start DATASET SECTION

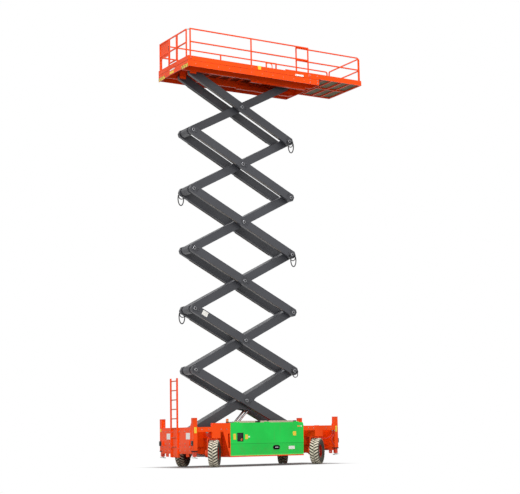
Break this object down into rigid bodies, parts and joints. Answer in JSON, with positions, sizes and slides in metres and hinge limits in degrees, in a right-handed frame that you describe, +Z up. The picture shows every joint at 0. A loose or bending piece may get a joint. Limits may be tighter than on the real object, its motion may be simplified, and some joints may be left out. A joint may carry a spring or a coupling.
{
  "type": "scissor lift",
  "caption": "Self-propelled scissor lift: steered chassis on levelling jacks, stacked arms and a railed work deck with a sliding extension.",
  "frame": {"origin": "floor level under the middle of the machine's whole length and width", "axes": "+X from the ladder end towards the deck-extension end, +Y to the far side, +Z up"},
  "size_m": [7.051, 2.9688, 14.283],
  "materials": {
    "orange_paint": "gloss",
    "green_paint": "gloss",
    "arm_grey": "satin",
    "rim_red": "satin",
    "tyre_rubber": "matte",
    "jack_steel": "worn",
    "rod_chrome": "polished",
    "cylinder_black": "satin",
    "engine_grey": "satin",
    "beacon_amber": "gloss"
  },
  "bodies": {
    "chassis": {"chassis_frame": "orange_paint", "jack_posts": "orange_paint", "housing_near": "green_paint", "housing_far": "green_paint", "beacon": "beacon_amber", "engine_block": "engine_grey", "ladder": "orange_paint"},
    "door_near": {"door_near": "green_paint"},
    "door_far": {"door_far": "green_paint"},
    "knuckle_ladder_near": {"knuckle_ladder_near": "orange_paint"},
    "wheel_ladder_near": {"tyre_ladder_near": "tyre_rubber", "rim_ladder_near": "rim_red"},
    "jack_ladder_near": {"jack_leg_ladder_near": "jack_steel"},
    "knuckle_drive_near": {"knuckle_drive_near": "orange_paint"},
    "wheel_drive_near": {"tyre_drive_near": "tyre_rubber", "rim_drive_near": "rim_red"},
    "jack_drive_near": {"jack_leg_drive_near": "jack_steel"},
    "knuckle_ladder_far": {"knuckle_ladder_far": "orange_paint"},
    "wheel_ladder_far": {"tyre_ladder_far": "tyre_rubber", "rim_ladder_far": "rim_red"},
    "jack_ladder_far": {"jack_leg_ladder_far": "jack_steel"},
    "knuckle_drive_far": {"knuckle_drive_far": "orange_paint"},
    "wheel_drive_far": {"tyre_drive_far": "tyre_rubber", "rim_drive_far": "rim_red"},
    "jack_drive_far": {"jack_leg_drive_far": "jack_steel"},
    "inner_1": {"inner_arm_1": "arm_grey"},
    "outer_1": {"outer_arms_1": "arm_grey"},
    "inner_2": {"inner_arm_2": "arm_grey"},
    "outer_2": {"outer_arms_2": "arm_grey"},
    "inner_3": {"inner_arm_3": "arm_grey"},
    "outer_3": {"outer_arms_3": "arm_grey"},
    "inner_4": {"inner_arm_4": "arm_grey"},
    "outer_4": {"outer_arms_4": "arm_grey"},
    "inner_5": {"inner_arm_5": "arm_grey"},
    "outer_5": {"outer_arms_5": "arm_grey"},
    "inner_6": {"inner_arm_6": "arm_grey"},
    "outer_6": {"outer_arms_6": "arm_grey"},
    "platform": {"platform_deck": "orange_paint", "guard_rails": "orange_paint"},
    "gate": {"gate": "orange_paint"},
    "extension": {"extension_deck": "orange_paint", "extension_rails": "orange_paint"},
    "lift_barrel": {"lift_barrels": "cylinder_black"},
    "lift_rod": {"lift_rods": "rod_chrome"}
  },
  "joints": [
    {"name": "scissor_raise", "type": "hinge", "parent": "chassis", "child": "inner_1", "pos_m": [-2.9745, 0, 1.12], "axis": [0, -1, 0], "range_deg": [-22.64, 28.36]},
    {"name": "centre_pin_1", "type": "hinge", "parent": "inner_1", "child": "outer_1", "pos_m": [-1.0815, 0, 2.1115], "axis": [0, -1, 0], "range_deg": [-61.3, 49.87]},
    {"name": "end_pin_1", "type": "hinge", "parent": "outer_1", "child": "inner_2", "pos_m": [-2.9745, 0, 3.103], "axis": [0, -1, 0], "range_deg": [-49.87, 61.3]},
    {"name": "centre_pin_2", "type": "hinge", "parent": "inner_2", "child": "outer_2", "pos_m": [-1.0815, 0, 4.0945], "axis": [0, -1, 0], "range_deg": [-61.3, 49.87]},
    {"name": "end_pin_2", "type": "hinge", "parent": "outer_2", "child": "inner_3", "pos_m": [-2.9745, 0, 5.086], "axis": [0, -1, 0], "range_deg": [-49.87, 61.3]},
    {"name": "centre_pin_3", "type": "hinge", "parent": "inner_3", "child": "outer_3", "pos_m": [-1.0815, 0, 6.0775], "axis": [0, -1, 0], "range_deg": [-61.3, 49.87]},
    {"name": "end_pin_3", "type": "hinge", "parent": "outer_3", "child": "inner_4", "pos_m": [-2.9745, 0, 7.069], "axis": [0, -1, 0], "range_deg": [-49.87, 61.3]},
    {"name": "centre_pin_4", "type": "hinge", "parent": "inner_4", "child": "outer_4", "pos_m": [-1.0815, 0, 8.0605], "axis": [0, -1, 0], "range_deg": [-61.3, 49.87]},
    {"name": "end_pin_4", "type": "hinge", "parent": "outer_4", "child": "inner_5", "pos_m": [-2.9745, 0, 9.052], "axis": [0, -1, 0], "range_deg": [-49.87, 61.3]},
    {"name": "centre_pin_5", "type": "hinge", "parent": "inner_5", "child": "outer_5", "pos_m": [-1.0815, 0, 10.0435], "axis": [0, -1, 0], "range_deg": [-61.3, 49.87]},
    {"name": "end_pin_5", "type": "hinge", "parent": "outer_5", "child": "inner_6", "pos_m": [-2.9745, 0, 11.035], "axis": [0, -1, 0], "range_deg": [-49.87, 61.3]},
    {"name": "centre_pin_6", "type": "hinge", "parent": "inner_6", "child": "outer_6", "pos_m": [-1.0815, 0, 12.0265], "axis": [0, -1, 0], "range_deg": [-61.3, 49.87]},
    {"name": "platform_pin", "type": "hinge", "parent": "outer_6", "child": "platform", "pos_m": [-2.9745, 0, 13.018], "axis": [0, -1, 0], "range_deg": [-24.94, 30.65]},
    {"name": "lift_cylinder_foot", "type": "hinge", "parent": "chassis", "child": "lift_barrel", "pos_m": [-2.2045, 0, 0.45], "axis": [0, -1, 0], "range_deg": [-25.16, 30.93]},
    {"name": "lift_rod_slide", "type": "slide", "parent": "lift_barrel", "child": "lift_rod", "axis": [0.7022, 0, 0.712], "range_m": [-0.39931, 0.497]},
    {"name": "steer_ladder_near", "type": "hinge", "parent": "chassis", "child": "knuckle_ladder_near", "pos_m": [-2.682, -1.072, 0.4275], "axis": [0, 0, 1], "range_deg": [-103, 0]},
    {"name": "wheel_spin_ladder_near", "type": "hinge", "parent": "knuckle_ladder_near", "child": "wheel_ladder_near", "pos_m": [-2.682, -1.072, 0.4275], "axis": [0.7826, -0.6225, 0], "continuous": true},
    {"name": "jack_slide_ladder_near", "type": "slide", "parent": "chassis", "child": "jack_ladder_near", "axis": [0, 0, -1], "range_m": [0, 0.4]},
    {"name": "steer_drive_near", "type": "hinge", "parent": "chassis", "child": "knuckle_drive_near", "pos_m": [1.213, -1.072, 0.4275], "axis": [0, 0, 1], "range_deg": [-79, 0]},
    {"name": "wheel_spin_drive_near", "type": "hinge", "parent": "knuckle_drive_near", "child": "wheel_drive_near", "pos_m": [1.213, -1.072, 0.4275], "axis": [0.6361, -0.7716, 0], "continuous": true},
    {"name": "jack_slide_drive_near", "type": "slide", "parent": "chassis", "child": "jack_drive_near", "axis": [0, 0, -1], "range_m": [0, 0.4]},
    {"name": "steer_ladder_far", "type": "hinge", "parent": "chassis", "child": "knuckle_ladder_far", "pos_m": [-2.682, 1.072, 0.4275], "axis": [0, 0, 1], "range_deg": [-86, 0]},
    {"name": "wheel_spin_ladder_far", "type": "hinge", "parent": "knuckle_ladder_far", "child": "wheel_ladder_far", "pos_m": [-2.682, 1.072, 0.4275], "axis": [-0.682, 0.7314, 0], "continuous": true},
    {"name": "jack_slide_ladder_far", "type": "slide", "parent": "chassis", "child": "jack_ladder_far", "axis": [0, 0, -1], "range_m": [0, 0.4]},
    {"name": "steer_drive_far", "type": "hinge", "parent": "chassis", "child": "knuckle_drive_far", "pos_m": [1.213, 1.072, 0.4275], "axis": [0, 0, 1], "range_deg": [-103, 0]},
    {"name": "wheel_spin_drive_far", "type": "hinge", "parent": "knuckle_drive_far", "child": "wheel_drive_far", "pos_m": [1.213, 1.072, 0.4275], "axis": [-0.7826, 0.6225, 0], "continuous": true},
    {"name": "jack_slide_drive_far", "type": "slide", "parent": "chassis", "child": "jack_drive_far", "axis": [0, 0, -1], "range_m": [0, 0.4]},
    {"name": "door_hinge_near", "type": "hinge", "parent": "chassis", "child": "door_near", "pos_m": [-0.7345, -1.164, 1.397], "axis": [-1, 0, 0], "range_deg": [0, 80]},
    {"name": "door_hinge_far", "type": "hinge", "parent": "chassis", "child": "door_far", "pos_m": [-0.7345, 1.164, 1.397], "axis": [1, 0, 0], "range_deg": [0, 80]},
    {"name": "gate_hinge", "type": "hinge", "parent": "platform", "child": "gate", "pos_m": [-3.4295, -0.227, 13.8], "axis": [0, 0, -1], "range_deg": [0, 90]},
    {"name": "extension_slide", "type": "slide", "parent": "platform", "child": "extension", "axis": [1, 0, 0], "range_m": [-1.856, 0]}
  ],
  "couplings": [
    {"joint": "centre_pin_1", "follows": "scissor_raise", "ratio": -2},
    {"joint": "end_pin_1", "follows": "scissor_raise", "ratio": 2},
    {"joint": "centre_pin_2", "follows": "scissor_raise", "ratio": -2},
    {"joint": "end_pin_2", "follows": "scissor_raise", "ratio": 2},
    {"joint": "centre_pin_3", "follows": "scissor_raise", "ratio": -2},
    {"joint": "end_pin_3", "follows": "scissor_raise", "ratio": 2},
    {"joint": "centre_pin_4", "follows": "scissor_raise", "ratio": -2},
    {"joint": "end_pin_4", "follows": "scissor_raise", "ratio": 2},
    {"joint": "centre_pin_5", "follows": "scissor_raise", "ratio": -2},
    {"joint": "end_pin_5", "follows": "scissor_raise", "ratio": 2},
    {"joint": "centre_pin_6", "follows": "scissor_raise", "ratio": -2},
    {"joint": "platform_pin", "follows": "scissor_raise", "ratio": 1},
    {"joint": "lift_cylinder_foot", "follows": "scissor_raise", "ratio": 1.01},
    {"joint": "lift_rod_slide", "follows": "scissor_raise", "m_per_rad": 0.98},
    {"joint": "steer_ladder_far", "follows": "steer_ladder_near", "ratio": 0.83495},
    {"joint": "steer_drive_far", "follows": "steer_drive_near", "ratio": 1.3038}
  ]
}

end DATASET SECTION

Using the listing above, say how many of its lines contain the string "joints", giving nothing but the figure.

=== COMPLETED EXERCISE ===
2